M. Sylvain Thévoz (S). Merci. L'amendement a simplement pour but de renoncer à la référence à la loi sur les étrangers pour que le texte soit plus général; il invite seulement, sur la base de l'article 8 de la Convention européenne des droits de l'Homme, à soutenir un examen prioritaire favorable visant la réunification de cette famille en Suisse. La formulation est très large et permet ainsi d'éviter...

La présidente. Merci, Monsieur le député.

M. Sylvain Thévoz. ...un potentiel écueil juridique. Merci.

La présidente. Madame Fontanet, je peux vous passer la parole maintenant.

Mme Nathalie Fontanet, conseillère d'Etat. Merci, Madame la présidente. Je ne souhaitais pas intervenir, au nom du Conseil d'Etat, sur l'amendement mais bien sur la proposition de résolution. Cela a été dit, la situation de cette personne, de cette mère et de ses enfants est terrible.

Il n'en demeure pas moins que la situation est en mains du SEM, que seul le SEM est en mesure de prendre des décisions, que le Conseil d'Etat n'est de loin pas persuadé que la meilleure façon de procéder pour régler une situation unique... (L'oratrice insiste sur les mots «une situation unique».) ...soit de passer par une résolution. On a des contacts avec les conseillers fédéraux; la voie diplomatique est à favoriser dans ce type de situation pour sensibiliser le Conseil fédéral, l'administration fédérale sur la situation. 

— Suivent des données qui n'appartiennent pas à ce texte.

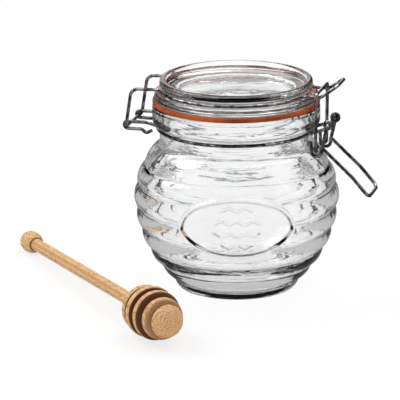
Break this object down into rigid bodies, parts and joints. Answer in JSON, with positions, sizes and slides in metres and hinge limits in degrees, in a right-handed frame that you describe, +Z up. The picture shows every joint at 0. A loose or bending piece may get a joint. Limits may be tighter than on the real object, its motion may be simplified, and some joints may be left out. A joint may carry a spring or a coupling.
{
  "type": "honey jar with dipper",
  "caption": "Clear glass clip-top honey jar with coiled beehive body, blank honeycomb plaque, orange seal, wire closure and a wooden dipper lying beside it.",
  "frame": {"origin": "middle of the space that jar and dipper take up on the surface they stand on", "axes": "+X from the jar's hinge to its clip, +Z up, the plaque faces towards -Y"},
  "size_m": [0.2002, 0.1704, 0.1117],
  "materials": {
    "jar_glass": "clear pressed glass",
    "lid_glass": "clear pressed glass",
    "seal_rubber": "orange-red natural rubber",
    "wire": "bright plated steel wire",
    "beech": "plain turned beech with burnt grooves"
  },
  "bodies": {
    "jar": {"glass_jar": "jar_glass", "neck_wire": "wire", "honey_dipper": "beech"},
    "lid": {"glass_lid": "lid_glass", "rubber_seal": "seal_rubber", "lid_wire": "wire"},
    "link": {"clip_link": "wire"},
    "lever": {"clip_lever": "wire"}
  },
  "joints": [
    {"name": "lid_hinge", "type": "hinge", "parent": "jar", "child": "lid", "pos_m": [-0.0278, 0.0326, 0.0842], "axis": [0, -1, 0], "range_deg": [0, 105]},
    {"name": "link_pivot", "type": "hinge", "parent": "lid", "child": "link", "pos_m": [0.0724, 0.0326, 0.1067], "axis": [0, -1, 0], "range_deg": [0, 36]},
    {"name": "lever_pivot", "type": "hinge", "parent": "jar", "child": "lever", "pos_m": [0.0776, 0.0326, 0.09], "axis": [0, -1, 0], "range_deg": [0, 75]}
  ],
  "couplings": [
    {"joint": "link_pivot", "follows": "lever_pivot", "ratio": 0.4615}
  ]
}
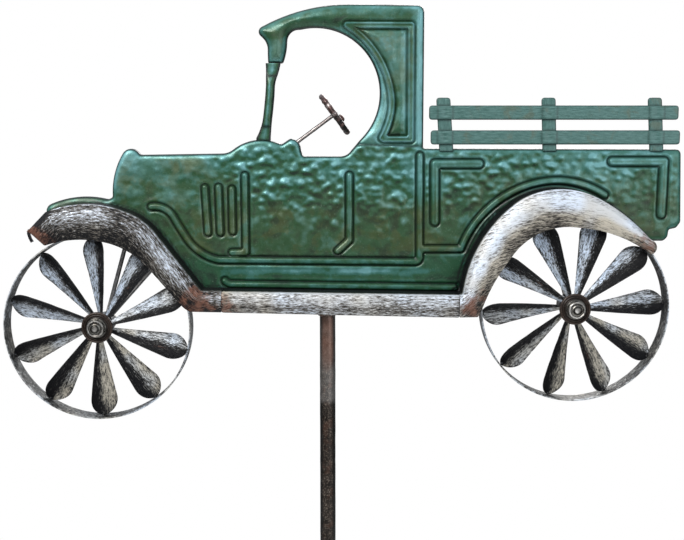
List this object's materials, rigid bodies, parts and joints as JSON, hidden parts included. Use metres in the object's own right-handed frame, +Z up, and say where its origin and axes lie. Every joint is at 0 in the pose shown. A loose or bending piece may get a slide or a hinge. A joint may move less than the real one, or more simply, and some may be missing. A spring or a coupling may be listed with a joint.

Le Conseil d'Etat, faute de compétence totale en la matière et faute également d'avoir connaissance du détail du dossier, ne se prononcera pas sur cette résolution et laissera donc le Grand Conseil prendre sa décision. Merci beaucoup.

La présidente. Merci, Madame la conseillère d'Etat. Mesdames et Messieurs les députés, nous passons au vote de l'amendement général, que voici:

«Invite (nouvelle teneur)

demande à l'Assemblée fédérale et au Conseil fédéral

sur la base de l'article 8 de la Convention européenne des droits de l'homme (CEDH), de soutenir un examen prioritaire et favorable à toute demande visant la réunification de cette famille en Suisse,

invite le Conseil d'Etat

à soutenir cette initiative cantonale.»

Mis aux voix, cet amendement général est adopté par 41 oui contre 38 non et 4 abstentions.

Mise aux voix, la résolution 1075 ainsi amendée est adoptée et renvoyée à l'Assemblée fédérale, au Conseil fédéral et au Conseil d'Etat par 40 oui contre 38 non et 6 abstentions (vote nominal). (Applaudissements à l'annonce du résultat.)